PROBLEM TO WORK ON: Print the entire listing. Each line must match the original exactly.

PROVIDED MATERIAL:
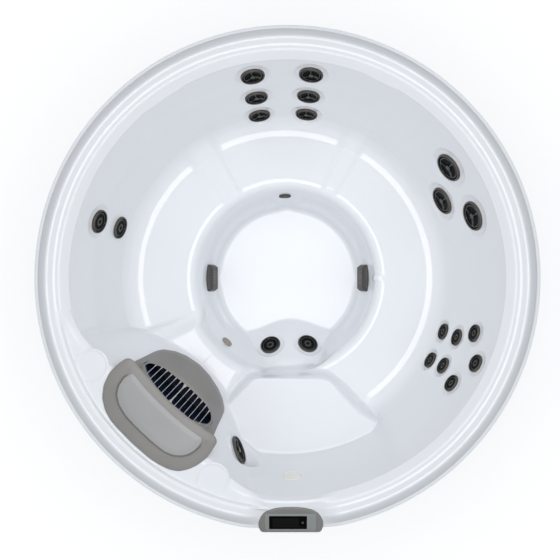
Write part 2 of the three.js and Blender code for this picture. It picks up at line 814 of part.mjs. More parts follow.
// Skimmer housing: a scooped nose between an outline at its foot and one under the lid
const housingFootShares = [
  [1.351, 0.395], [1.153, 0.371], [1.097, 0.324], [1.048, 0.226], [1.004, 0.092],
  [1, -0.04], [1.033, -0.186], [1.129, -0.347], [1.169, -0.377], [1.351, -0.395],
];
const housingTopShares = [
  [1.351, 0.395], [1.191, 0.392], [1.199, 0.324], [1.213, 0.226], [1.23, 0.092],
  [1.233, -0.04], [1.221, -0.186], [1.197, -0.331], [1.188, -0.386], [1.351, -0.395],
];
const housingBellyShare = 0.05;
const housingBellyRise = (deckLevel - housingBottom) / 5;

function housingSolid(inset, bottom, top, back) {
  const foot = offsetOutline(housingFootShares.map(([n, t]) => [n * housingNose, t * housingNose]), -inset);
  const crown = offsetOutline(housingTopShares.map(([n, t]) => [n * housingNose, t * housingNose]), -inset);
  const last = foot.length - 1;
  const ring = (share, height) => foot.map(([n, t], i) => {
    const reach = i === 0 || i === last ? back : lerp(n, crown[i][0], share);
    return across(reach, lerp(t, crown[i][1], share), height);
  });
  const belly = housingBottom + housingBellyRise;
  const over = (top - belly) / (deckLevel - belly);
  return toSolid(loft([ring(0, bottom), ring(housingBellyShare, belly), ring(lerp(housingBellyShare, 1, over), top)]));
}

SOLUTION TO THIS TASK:
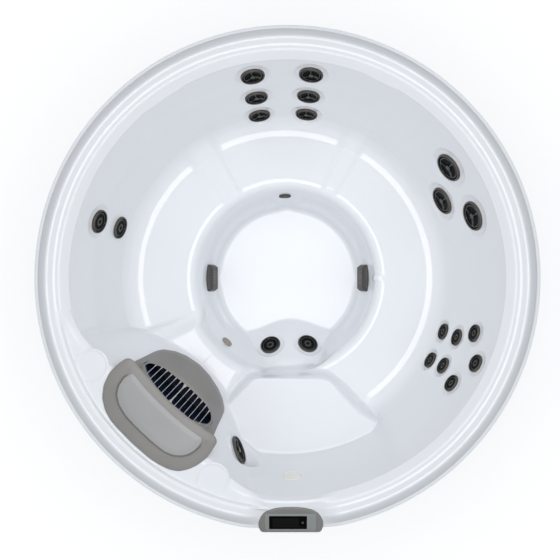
Write part 2 of the three.js and Blender code for this picture. It picks up at line 814 of part.mjs. More parts follow.
// Skimmer housing: a scooped nose between an outline at its foot and one under the lid
const housingFootShares = [
  [1.351, 0.395], [1.153, 0.371], [1.097, 0.324], [1.048, 0.226], [1.004, 0.092],
  [1, -0.04], [1.033, -0.186], [1.129, -0.347], [1.169, -0.377], [1.351, -0.395],
];
const housingTopShares = [
  [1.351, 0.395], [1.191, 0.392], [1.199, 0.324], [1.213, 0.226], [1.23, 0.092],
  [1.233, -0.04], [1.221, -0.186], [1.197, -0.331], [1.188, -0.386], [1.351, -0.395],
];
const housingBellyShare = 0.05;
const housingBellyRise = (deckLevel - housingBottom) / 5;

function housingSolid(inset, bottom, top, back) {
  const foot = offsetOutline(housingFootShares.map(([n, t]) => [n * housingNose, t * housingNose]), -inset);
  const crown = offsetOutline(housingTopShares.map(([n, t]) => [n * housingNose, t * housingNose]), -inset);
  const last = foot.length - 1;
  const ring = (share, height) => foot.map(([n, t], i) => {
    const reach = i === 0 || i === last ? back : lerp(n, crown[i][0], share);
    return across(reach, lerp(t, crown[i][1], share), height);
  });
  const belly = housingBottom + housingBellyRise;
  const over = (top - belly) / (deckLevel - belly);
  return toSolid(loft([ring(0, bottom), ring(housingBellyShare, belly), ring(lerp(housingBellyShare, 1, over), top)]));
}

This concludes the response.